**DIRECTION:** Which lines below hold the word "from"? Report each one.

Records that describe objects
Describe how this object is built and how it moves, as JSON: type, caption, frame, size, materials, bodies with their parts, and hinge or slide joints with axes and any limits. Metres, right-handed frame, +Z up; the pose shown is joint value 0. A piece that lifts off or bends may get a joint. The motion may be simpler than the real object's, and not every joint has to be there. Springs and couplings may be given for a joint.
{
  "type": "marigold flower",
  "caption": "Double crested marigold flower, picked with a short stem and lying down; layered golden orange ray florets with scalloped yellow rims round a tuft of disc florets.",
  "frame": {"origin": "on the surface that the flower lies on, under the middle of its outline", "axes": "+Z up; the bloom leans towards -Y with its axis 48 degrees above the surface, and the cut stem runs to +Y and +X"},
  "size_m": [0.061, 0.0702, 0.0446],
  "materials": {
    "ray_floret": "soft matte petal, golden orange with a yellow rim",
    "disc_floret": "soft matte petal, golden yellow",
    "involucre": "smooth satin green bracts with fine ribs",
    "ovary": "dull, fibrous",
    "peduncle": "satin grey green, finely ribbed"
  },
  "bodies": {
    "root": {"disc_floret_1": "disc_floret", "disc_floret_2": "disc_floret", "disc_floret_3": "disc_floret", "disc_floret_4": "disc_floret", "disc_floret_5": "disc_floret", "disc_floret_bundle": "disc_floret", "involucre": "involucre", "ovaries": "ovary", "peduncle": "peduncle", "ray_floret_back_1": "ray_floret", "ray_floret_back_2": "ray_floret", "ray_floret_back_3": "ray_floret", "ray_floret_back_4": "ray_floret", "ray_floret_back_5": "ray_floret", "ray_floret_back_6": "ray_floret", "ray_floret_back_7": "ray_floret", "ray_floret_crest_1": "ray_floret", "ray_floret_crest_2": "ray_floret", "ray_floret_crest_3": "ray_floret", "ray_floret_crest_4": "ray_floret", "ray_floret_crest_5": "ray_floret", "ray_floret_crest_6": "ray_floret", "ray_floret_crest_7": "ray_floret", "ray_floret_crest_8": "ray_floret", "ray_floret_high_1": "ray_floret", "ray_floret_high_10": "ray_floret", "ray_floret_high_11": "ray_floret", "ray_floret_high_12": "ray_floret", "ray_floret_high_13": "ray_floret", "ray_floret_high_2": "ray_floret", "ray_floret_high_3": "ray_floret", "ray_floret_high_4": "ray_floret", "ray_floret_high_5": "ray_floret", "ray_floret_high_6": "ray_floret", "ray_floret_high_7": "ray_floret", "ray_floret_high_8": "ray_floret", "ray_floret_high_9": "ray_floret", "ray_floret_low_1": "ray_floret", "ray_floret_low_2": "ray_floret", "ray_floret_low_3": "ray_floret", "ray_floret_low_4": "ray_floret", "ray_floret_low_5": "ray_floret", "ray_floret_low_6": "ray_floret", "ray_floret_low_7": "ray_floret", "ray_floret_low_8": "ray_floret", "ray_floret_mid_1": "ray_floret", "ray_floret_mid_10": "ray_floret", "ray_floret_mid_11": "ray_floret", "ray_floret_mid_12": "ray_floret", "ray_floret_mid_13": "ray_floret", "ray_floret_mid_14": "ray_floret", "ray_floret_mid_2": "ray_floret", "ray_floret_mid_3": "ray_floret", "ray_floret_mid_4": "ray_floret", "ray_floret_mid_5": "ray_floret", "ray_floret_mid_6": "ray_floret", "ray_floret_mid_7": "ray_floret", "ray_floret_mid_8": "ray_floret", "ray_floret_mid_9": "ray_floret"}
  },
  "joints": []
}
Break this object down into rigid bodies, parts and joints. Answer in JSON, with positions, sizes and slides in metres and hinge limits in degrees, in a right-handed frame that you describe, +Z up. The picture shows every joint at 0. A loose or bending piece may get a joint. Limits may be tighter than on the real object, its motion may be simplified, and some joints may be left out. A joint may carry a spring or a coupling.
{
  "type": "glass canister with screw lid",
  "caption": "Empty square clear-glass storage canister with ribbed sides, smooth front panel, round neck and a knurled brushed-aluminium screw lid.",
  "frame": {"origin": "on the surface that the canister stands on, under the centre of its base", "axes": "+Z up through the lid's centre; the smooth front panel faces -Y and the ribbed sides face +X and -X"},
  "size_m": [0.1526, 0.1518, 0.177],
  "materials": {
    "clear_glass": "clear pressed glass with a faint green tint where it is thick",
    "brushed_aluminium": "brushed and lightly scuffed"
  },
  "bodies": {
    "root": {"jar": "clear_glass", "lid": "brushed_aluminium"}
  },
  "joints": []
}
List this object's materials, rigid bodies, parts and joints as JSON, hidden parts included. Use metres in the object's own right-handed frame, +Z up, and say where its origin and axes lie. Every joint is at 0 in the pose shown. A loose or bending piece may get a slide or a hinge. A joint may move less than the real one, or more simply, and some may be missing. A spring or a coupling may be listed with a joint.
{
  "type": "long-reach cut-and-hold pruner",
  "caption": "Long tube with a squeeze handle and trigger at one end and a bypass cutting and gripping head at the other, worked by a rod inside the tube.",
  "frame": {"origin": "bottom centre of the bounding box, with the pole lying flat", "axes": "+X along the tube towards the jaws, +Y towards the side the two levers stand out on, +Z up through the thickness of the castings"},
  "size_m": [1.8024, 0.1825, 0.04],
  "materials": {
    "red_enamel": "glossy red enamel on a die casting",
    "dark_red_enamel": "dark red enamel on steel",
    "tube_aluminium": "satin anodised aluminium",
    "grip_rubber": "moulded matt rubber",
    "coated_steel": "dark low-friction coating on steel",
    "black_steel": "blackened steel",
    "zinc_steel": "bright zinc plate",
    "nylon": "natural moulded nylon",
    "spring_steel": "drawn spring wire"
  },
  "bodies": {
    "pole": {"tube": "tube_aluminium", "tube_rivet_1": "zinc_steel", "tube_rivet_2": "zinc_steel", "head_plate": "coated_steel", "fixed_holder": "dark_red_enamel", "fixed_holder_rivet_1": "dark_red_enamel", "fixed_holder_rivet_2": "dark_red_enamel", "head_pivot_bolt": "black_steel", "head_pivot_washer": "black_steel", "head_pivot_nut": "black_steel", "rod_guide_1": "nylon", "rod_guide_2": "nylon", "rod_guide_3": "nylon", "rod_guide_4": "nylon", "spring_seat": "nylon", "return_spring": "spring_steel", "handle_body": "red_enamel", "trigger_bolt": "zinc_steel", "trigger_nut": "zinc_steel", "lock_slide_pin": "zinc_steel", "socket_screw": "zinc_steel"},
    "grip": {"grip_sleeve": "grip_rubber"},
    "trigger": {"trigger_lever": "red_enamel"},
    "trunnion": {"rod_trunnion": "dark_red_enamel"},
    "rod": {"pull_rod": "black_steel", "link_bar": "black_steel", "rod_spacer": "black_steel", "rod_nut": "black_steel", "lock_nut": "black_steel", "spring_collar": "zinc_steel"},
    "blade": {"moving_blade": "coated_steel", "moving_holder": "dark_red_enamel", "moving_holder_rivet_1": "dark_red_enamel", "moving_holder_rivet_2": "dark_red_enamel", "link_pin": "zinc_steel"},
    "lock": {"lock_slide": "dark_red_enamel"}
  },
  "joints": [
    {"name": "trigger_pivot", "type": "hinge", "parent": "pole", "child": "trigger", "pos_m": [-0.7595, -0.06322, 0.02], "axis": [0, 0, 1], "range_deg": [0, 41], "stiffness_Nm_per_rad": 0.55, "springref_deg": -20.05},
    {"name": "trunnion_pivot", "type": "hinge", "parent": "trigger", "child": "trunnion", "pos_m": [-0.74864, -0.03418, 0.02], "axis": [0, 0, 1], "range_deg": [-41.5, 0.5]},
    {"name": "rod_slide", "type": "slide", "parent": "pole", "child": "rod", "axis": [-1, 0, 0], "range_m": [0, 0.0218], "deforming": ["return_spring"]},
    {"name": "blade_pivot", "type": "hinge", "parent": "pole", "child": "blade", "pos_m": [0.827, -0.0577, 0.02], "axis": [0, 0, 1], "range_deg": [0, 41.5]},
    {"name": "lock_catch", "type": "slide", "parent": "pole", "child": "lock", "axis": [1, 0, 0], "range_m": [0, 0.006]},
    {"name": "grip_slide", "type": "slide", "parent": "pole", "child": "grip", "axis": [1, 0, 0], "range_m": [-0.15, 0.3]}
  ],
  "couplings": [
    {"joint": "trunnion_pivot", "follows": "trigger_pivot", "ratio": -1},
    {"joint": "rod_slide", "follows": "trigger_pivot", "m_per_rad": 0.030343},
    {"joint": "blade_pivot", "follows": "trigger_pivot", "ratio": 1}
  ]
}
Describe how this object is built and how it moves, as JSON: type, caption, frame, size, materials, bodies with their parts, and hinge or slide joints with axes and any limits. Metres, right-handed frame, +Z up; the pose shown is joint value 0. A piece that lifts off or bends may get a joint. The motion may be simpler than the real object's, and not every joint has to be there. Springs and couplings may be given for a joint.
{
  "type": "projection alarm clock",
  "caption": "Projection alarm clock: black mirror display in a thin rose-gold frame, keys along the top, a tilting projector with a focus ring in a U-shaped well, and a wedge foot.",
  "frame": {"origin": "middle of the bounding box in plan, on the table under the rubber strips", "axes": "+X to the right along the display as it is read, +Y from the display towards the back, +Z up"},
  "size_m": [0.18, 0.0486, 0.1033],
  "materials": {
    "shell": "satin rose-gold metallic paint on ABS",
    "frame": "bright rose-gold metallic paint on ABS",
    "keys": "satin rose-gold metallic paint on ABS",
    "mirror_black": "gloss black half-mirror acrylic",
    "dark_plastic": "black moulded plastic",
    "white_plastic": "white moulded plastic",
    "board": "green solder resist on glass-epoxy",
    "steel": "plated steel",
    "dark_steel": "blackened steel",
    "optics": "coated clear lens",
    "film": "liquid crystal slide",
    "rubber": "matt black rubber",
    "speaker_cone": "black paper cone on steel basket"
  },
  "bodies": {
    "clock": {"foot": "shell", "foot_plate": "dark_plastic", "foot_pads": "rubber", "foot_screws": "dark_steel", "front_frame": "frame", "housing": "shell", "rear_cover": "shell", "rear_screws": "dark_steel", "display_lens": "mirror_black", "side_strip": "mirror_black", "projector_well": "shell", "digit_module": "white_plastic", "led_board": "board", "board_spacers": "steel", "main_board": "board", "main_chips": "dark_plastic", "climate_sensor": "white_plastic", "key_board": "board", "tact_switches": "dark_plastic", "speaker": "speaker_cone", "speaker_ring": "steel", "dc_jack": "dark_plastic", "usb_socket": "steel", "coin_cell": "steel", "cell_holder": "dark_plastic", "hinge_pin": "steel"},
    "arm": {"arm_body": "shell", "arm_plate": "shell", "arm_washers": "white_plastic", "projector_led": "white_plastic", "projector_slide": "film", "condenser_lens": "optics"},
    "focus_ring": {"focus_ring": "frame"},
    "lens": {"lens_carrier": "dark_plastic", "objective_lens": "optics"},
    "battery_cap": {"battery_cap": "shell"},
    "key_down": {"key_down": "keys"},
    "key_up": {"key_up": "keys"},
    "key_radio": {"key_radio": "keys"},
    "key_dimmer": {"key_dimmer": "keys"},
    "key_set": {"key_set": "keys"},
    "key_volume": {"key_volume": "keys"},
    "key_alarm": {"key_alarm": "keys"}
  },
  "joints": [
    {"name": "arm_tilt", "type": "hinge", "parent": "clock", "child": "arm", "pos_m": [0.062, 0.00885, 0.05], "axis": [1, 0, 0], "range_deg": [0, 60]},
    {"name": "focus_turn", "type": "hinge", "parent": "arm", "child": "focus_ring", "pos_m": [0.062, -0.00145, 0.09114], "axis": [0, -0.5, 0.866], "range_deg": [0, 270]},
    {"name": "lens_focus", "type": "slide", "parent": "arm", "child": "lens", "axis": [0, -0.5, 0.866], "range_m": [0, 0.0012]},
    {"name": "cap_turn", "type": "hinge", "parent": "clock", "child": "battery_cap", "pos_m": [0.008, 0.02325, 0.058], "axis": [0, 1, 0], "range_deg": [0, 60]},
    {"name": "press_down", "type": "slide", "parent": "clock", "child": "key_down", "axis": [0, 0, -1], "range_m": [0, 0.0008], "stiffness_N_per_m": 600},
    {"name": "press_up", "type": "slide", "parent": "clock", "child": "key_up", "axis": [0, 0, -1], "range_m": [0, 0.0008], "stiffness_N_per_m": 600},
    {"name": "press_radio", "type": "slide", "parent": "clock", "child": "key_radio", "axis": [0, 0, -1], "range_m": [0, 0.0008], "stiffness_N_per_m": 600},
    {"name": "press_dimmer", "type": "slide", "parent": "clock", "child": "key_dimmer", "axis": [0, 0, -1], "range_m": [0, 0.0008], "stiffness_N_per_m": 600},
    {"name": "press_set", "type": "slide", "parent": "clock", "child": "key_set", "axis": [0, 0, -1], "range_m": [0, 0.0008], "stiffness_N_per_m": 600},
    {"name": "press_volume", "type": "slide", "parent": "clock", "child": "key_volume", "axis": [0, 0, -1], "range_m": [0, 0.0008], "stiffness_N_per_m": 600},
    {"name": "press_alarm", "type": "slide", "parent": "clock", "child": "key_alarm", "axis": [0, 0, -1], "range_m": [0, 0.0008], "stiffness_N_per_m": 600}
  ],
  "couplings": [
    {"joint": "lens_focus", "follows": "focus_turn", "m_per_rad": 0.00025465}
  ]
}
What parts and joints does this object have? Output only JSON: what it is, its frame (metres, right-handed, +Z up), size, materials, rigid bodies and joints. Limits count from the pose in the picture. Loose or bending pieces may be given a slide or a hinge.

**WRITTEN ANSWER:**
  "frame": {"origin": "middle of the bounding box in plan, on the table under the rubber strips", "axes": "+X to the right along the display as it is read, +Y from the display towards the back, +Z up"},
What parts and joints does this object have? Output only JSON: what it is, its frame (metres, right-handed, +Z up), size, materials, rigid bodies and joints. Limits count from the pose in the picture. Loose or bending pieces may be given a slide or a hinge.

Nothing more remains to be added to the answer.